You see the same thing in the Bible. When we read of Jeremiah's hand or mouth prophesying, we think of metaphor - while the Jews probably thought of active embodiment. Or how to mediaevals the four senses of the Bible were all valid, while we have decided that the original or the literal is more important - for we lost the sense of unity of meaning that mediaevals had, in such that what we today call metaphorical, was listed as a form of the Literal by Aquinas.

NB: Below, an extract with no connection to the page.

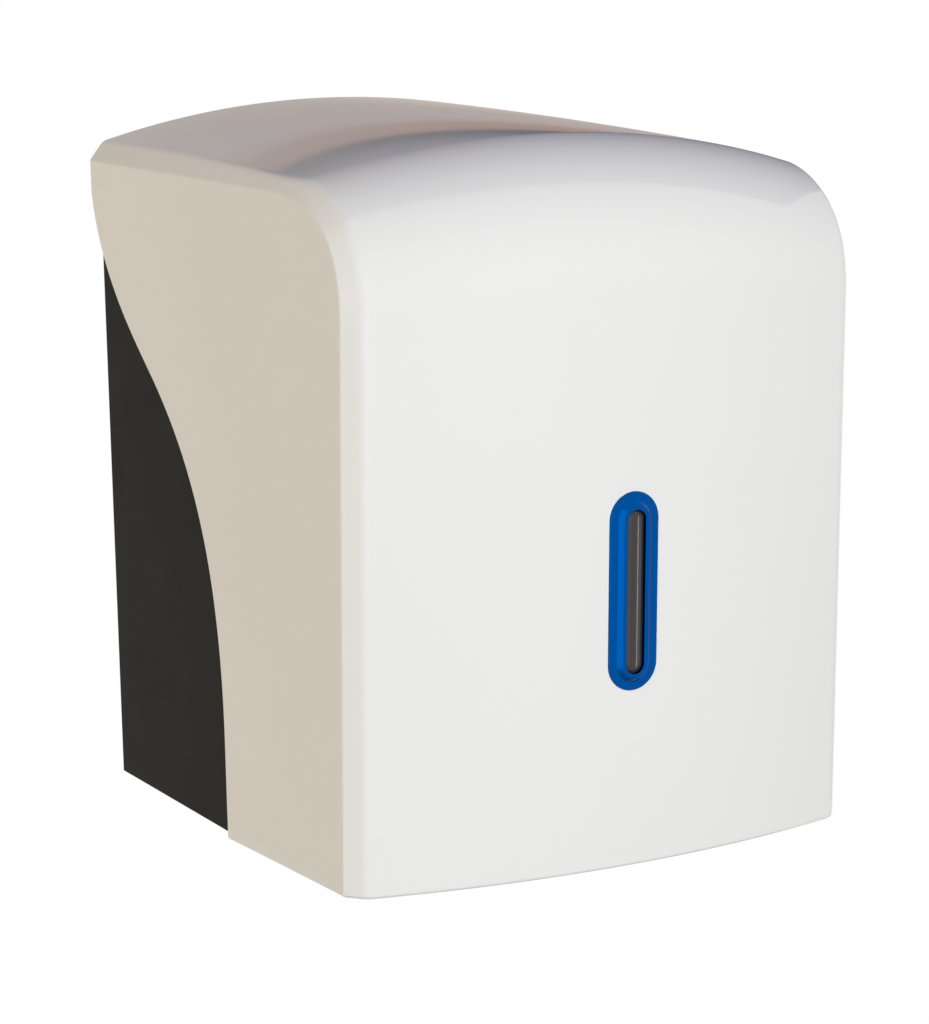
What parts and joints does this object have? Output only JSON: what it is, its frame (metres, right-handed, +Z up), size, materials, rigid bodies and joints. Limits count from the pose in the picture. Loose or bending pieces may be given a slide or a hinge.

So yes, we need to be careful. But always keep in mind that I read everything through my own prism, and even if I attempt an historical or hermeneutical reading, I still cannot escape the tyranny of my Self or my conception of what was supposed to have been written there. I think Plato can help quite a lot with this, with his highest knowledge derived outside of external experience and his parables of the Cave and Shadow and such. The Mysteries of Christianity, like Jesus as fully man and fully God, or the Trinity, points to unities that I think the ancients could grasp much better than we can, with our intersubjective external Representations we confuse for Reality. We can either wait for some Spiritual rapture to explain these things from God, or we can get down to the nitty-gritty of trying to understand how we perceive and understand, the metaphors we wrap things in, and that my reading is necessarily a Russian nesting doll of competing ideas. Plato and Aristotle are the fount of Western philosophy, and like it or not, all our reading is necessarily coloured by things ultimately derived from them - be it Biblical or not, or whether you are aware of it or not. So to know where things come from, you can perhaps pick up their telltale signs and maybe craft our understanding of what had been understood vs how I understand it, accordingly.